1. In a computer system having a processor running an operating system and a memory means storing the operating system, a method comprising the computer-implemented steps of:

(a) storing in the memory means a first directory entry for a file wherein the first directory entry holds a short filename for the file, said short filename including at most a maximum number of characters that is permissible by the operating system;

(b) storing in the memory means a second directory entry for a the file wherein the second directory entry holds a long filename for the file and wherein the second directory entry includes an attributes field which may be set to make the second directory entry invisible to the operating system and the step of storing the second directory entry further comprises the step of setting the attributes field so that the second directory entry is invisible to the operating system, said long filename including more than the maximum number of characters that is permissible by the operating system; and

(c) accessing the first directory entry with the operating system.

While the language of patent claims seems stilted, it’s intended to be very precise. For example, the word “comprising” in the first paragraph has a specific legal meaning: it says that any invention that uses all of the elements of the claim (a, b, and c above) plus any other elements infringes the patent. If the inventor’s lawyer thinks she can’t qualify for such a broad patent, she’ll use the phrase “consisting of” instead of “comprising.”

Though the United States has been issuing software patents for over twenty years, European countries never have. Their view is that patenting software is too much like patenting an algorithm or formula, which you still can’t do in the United States either. But the fight continues in Europe and the precedent set there may have an influence on future United States patent law, given the desire of so many to harmonize the world’s intellectual property laws (for general information, see http://www.wpio.int). The European Parliament has been blocking software patents, but the European Council of Ministers recently voted to move towards permitting them. Then the Dutch Parliament changed their minister’s vote. So, the heated debate continues. You can read more at http://swpat.ffii.org.

Original Intent

The original intent of a patent (established in the United States in 1790) was to reveal how your invention works so that others could build upon it and innovate further. In exchange for revealing your secrets, you receive exclusive use of the technology in the marketplace for a period of time.

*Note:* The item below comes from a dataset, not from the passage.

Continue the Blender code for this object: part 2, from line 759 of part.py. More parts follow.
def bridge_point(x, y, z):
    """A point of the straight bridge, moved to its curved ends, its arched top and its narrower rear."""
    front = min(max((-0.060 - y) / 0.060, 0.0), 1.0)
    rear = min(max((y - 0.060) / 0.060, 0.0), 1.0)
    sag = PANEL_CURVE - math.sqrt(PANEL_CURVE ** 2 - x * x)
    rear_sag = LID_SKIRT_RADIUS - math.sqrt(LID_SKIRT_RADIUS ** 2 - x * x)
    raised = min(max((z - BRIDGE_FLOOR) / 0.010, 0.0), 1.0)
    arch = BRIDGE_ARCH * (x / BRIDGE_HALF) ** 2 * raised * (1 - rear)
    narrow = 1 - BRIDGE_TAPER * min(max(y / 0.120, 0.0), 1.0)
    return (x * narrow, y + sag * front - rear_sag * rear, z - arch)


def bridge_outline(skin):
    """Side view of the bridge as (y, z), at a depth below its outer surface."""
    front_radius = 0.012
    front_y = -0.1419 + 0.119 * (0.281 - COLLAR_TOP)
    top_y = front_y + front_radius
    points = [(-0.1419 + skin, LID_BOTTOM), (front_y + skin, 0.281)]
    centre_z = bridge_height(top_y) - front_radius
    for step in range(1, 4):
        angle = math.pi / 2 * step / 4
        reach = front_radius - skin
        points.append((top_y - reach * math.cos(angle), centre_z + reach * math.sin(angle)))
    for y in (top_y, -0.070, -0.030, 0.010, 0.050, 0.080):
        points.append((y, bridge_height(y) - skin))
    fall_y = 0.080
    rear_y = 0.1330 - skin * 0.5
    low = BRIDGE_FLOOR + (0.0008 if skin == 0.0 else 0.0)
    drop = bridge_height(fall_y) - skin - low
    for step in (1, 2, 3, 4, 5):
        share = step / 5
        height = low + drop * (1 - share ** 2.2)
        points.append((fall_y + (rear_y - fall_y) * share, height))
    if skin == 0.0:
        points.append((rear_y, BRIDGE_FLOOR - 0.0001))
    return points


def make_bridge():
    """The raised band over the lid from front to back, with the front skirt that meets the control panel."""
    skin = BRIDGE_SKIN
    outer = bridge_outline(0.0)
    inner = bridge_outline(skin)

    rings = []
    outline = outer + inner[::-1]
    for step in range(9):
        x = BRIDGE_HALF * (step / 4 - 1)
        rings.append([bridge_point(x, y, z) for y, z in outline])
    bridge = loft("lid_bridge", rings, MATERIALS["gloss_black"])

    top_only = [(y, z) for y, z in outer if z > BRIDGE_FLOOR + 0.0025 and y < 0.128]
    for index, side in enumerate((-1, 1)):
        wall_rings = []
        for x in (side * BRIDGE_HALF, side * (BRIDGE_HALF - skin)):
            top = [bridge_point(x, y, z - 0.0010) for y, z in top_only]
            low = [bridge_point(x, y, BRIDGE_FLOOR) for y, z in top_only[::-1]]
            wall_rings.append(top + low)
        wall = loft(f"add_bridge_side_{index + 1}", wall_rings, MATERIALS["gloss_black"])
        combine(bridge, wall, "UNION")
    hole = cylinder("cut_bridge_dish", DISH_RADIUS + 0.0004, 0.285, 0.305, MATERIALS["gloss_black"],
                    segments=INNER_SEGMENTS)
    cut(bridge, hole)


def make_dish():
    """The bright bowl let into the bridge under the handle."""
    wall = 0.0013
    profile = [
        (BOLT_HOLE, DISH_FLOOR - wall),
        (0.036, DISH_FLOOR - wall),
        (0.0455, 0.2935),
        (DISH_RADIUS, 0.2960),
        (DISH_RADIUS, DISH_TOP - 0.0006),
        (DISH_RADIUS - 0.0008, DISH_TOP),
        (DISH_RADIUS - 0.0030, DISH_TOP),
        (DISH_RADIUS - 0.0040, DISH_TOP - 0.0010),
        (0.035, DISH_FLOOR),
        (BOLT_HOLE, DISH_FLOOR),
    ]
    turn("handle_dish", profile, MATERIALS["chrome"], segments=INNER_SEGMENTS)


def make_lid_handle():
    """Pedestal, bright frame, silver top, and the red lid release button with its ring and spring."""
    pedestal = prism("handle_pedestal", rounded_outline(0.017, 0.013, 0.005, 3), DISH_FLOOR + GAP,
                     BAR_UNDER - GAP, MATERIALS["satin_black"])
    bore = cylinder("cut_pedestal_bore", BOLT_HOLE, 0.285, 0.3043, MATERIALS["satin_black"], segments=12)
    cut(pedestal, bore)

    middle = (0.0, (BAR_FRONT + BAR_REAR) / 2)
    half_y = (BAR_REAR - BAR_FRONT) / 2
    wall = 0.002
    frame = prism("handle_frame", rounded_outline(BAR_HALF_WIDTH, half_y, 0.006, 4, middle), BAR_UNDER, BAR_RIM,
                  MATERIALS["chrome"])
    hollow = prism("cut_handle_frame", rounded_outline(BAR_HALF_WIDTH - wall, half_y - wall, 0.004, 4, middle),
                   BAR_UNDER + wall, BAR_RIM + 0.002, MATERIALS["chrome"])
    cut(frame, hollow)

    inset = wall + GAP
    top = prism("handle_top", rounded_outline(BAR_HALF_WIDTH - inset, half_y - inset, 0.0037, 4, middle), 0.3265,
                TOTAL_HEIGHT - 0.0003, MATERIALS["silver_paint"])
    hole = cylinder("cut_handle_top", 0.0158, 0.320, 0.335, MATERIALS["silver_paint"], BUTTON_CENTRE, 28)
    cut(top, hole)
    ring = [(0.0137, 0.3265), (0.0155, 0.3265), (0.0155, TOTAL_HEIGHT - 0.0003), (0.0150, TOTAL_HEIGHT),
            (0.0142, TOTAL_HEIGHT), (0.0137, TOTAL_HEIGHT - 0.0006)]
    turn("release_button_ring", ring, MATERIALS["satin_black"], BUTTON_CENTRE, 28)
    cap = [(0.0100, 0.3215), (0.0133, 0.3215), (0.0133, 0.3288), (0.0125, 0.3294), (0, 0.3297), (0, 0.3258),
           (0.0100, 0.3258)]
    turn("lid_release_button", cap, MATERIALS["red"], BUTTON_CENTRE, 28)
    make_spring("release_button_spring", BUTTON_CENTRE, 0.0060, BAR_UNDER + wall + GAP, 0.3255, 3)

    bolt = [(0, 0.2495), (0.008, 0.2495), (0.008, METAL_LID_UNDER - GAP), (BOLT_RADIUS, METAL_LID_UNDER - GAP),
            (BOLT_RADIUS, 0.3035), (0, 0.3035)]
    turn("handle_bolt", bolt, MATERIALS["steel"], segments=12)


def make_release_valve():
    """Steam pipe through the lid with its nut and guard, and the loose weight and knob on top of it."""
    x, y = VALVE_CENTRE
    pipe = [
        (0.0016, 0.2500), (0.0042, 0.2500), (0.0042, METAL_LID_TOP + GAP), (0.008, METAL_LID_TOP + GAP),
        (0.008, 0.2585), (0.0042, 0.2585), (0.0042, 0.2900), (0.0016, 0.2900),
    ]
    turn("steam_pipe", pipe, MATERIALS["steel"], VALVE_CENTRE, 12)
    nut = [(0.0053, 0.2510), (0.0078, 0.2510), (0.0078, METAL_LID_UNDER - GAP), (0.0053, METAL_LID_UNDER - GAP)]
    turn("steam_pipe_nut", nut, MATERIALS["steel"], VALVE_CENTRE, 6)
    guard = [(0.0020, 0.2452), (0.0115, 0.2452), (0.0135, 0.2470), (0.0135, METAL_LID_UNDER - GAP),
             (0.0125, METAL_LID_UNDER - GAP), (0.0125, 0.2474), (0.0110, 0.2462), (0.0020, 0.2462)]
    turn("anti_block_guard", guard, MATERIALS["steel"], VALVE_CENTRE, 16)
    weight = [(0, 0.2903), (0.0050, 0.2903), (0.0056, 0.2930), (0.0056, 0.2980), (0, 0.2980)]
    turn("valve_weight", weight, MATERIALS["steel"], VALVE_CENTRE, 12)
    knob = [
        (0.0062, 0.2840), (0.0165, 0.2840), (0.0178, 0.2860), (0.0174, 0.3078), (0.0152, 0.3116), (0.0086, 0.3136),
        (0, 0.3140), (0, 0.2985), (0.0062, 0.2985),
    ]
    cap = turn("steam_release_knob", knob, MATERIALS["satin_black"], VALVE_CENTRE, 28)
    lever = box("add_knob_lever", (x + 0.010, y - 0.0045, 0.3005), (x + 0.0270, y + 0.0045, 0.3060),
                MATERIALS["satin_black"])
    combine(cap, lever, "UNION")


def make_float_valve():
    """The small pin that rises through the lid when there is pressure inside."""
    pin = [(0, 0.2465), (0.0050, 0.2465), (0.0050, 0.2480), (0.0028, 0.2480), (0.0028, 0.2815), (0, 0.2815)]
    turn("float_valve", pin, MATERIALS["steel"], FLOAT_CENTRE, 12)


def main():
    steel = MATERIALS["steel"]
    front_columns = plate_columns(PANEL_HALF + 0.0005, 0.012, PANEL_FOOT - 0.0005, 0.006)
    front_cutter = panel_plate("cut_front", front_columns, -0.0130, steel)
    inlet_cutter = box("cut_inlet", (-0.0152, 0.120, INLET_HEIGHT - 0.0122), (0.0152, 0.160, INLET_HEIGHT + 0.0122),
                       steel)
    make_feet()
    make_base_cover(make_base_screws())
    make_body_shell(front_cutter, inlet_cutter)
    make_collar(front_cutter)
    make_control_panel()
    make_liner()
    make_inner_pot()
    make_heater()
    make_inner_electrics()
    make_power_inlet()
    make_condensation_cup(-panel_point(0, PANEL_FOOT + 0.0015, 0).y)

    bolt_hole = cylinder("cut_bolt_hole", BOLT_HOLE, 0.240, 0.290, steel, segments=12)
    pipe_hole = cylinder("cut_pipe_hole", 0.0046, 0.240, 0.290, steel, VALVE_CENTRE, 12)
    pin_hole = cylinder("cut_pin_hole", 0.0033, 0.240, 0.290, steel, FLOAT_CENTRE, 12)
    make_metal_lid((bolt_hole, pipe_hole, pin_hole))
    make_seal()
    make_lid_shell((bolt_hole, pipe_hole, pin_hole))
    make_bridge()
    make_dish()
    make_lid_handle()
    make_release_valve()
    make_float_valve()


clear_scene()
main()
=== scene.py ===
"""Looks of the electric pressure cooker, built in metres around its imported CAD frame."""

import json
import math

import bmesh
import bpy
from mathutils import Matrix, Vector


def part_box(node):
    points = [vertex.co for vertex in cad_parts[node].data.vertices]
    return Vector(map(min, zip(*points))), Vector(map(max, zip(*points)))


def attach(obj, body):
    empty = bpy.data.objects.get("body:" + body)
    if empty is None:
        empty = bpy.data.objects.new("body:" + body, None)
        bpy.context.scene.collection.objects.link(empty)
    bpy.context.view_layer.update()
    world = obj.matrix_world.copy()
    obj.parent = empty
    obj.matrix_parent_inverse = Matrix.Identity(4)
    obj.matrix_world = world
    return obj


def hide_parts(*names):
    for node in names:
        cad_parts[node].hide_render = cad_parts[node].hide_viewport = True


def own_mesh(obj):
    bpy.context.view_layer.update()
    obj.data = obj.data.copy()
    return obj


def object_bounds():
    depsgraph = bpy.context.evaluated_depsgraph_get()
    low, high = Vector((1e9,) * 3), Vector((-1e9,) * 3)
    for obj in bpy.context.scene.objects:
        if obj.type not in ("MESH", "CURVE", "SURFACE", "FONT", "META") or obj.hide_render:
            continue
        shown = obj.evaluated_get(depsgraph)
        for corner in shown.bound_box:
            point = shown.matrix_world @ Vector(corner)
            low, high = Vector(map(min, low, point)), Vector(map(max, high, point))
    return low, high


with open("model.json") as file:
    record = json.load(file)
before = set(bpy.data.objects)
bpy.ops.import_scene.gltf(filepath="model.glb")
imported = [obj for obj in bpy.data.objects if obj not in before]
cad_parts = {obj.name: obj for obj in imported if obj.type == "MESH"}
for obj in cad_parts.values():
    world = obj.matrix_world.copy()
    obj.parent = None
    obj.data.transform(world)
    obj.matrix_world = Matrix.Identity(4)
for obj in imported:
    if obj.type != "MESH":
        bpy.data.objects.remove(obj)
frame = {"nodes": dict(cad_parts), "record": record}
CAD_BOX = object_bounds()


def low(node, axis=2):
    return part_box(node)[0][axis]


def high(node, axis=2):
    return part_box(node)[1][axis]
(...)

But software patents today pose serious dilemmas to anyone working in technology. First, they last much too long. A twenty-year term may be appropriate in other technical fields, but in software, a twenty-year patent means that nearly every software technology now being patented will effectively be useless when the patent expires. Second, the breadth of claims in so many of the software patents tends to stifle innovation rather than promote it. The Public Patent Foundation estimates that roughly half of all software patents issued contain no innovation at all.

Examples of invalidated patents include the famous Amazon 1-Click patent (patent number 5,960,411), a client-server computing patent (5,974,444), and two patents on preemptive, multithreading software (5,694,603 and 5,694,604). (The web site http://www.bustpatents.com maintains a list of invalidated patents from all fields, though many of the patents were invalidated for violating patent laws other than those that make software patents so problematic. For example, a company sold products for a year or more, then tried to patent them.)

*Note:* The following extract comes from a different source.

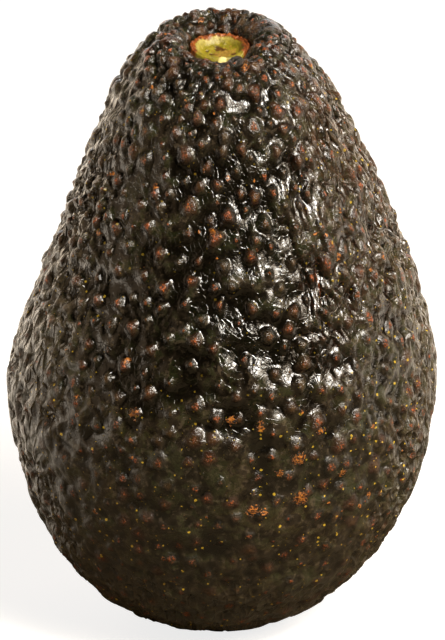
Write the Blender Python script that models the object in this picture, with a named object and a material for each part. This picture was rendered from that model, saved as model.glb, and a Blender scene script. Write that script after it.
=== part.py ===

Counter to their original intent, the goal of many modern-day “inventors” is simply to lock up everything so that competitors can’t use an invention without paying a royalty. IBM now generates over $1 billion each year from intellectual property licensing — most of it from patents. And recent news has discussed Microsoft’s plans to be much more active in asserting its patent portfolio to generate royalty revenue (and, one might assume, to affect the market for products that cannot pay a royalty).

It’s Obvious, Stupid

Patents are supposed to be for non-obvious innovations. But developers often look at many software patents (such as the FAT claim above) and say, “Sure, if I was trying to solve that particular problem, I would have come up with a similar solution. It’s not rocket science.” But since someone else faced the problem first and patented a reasonable solution, everyone else has to either license the patent or develop a workaround to avoid it.

That’s a waste of resources, and the result is contrary to what patent law was intended to do. Ideally, patent law would reward innovators who solve a sticky problem with a solution that no one else has figured out. Then the financial rewards would be well-justified, and others could learn from the disclosures in the patent to further innovate, instead of simply being locked out of the market.

You can try to have any patent invalidated, of course. But obtaining a patent sends a message to many people to simply stay away from the technology. Patent litigation is extremely expensive, costing $2 to $4 million dollars to defend against an infringement suit, by one estimate. So, going to court on purpose to try to invalidate a patent seems foolhardy to most companies.

But several organizations are working to do just that, sensing the danger that software patents pose to free software, if not to the software industry as a whole. Groups like The Public Patent Foundation, the Electronic Frontier Foundation (http://www.eff.org), The Foundation for a Free Information Infrastructure (http://www.ffii.org), and the Free Software Foundation (http://www.fsf.org) are all working to bring a more measured approach to granting software patents. EFF recently released a list of ten patents they hope to have invalidated. The Public Patent Foundation focuses exclusively on the problems of current patent policy, and also files lawsuits seeking to invalidate patents that they believe should not have been issued. They are already having some success with their requests to have the USPTO re-examine previously issued patents.

Software patent policy generates a lot of debate among both legal scholars and technology professionals. But changing the current status of patent law and policy will be difficult. Lobbying the USPTO to take a more sensible approach to granting software patents is a first step. Of course, changes in patent laws and decisions by the U.S. Federal Circuit Court of Appeals have a more lasting effect, but are even harder to directly influence.

Every company that profits from software has a motivation to patent everything they possibly can to avoid paying royalties except when they absolutely must. But free software developers don’t have the money to obtain patents (which typically cost at least $20,000) or to pay royalties for patents that their work infringes on. And even if money were available through foundations or donors, the problems caused by unwise software patent policy wouldn’t be solved. Innovation would still suffer, products would be even more expensive, and free software would no longer be free.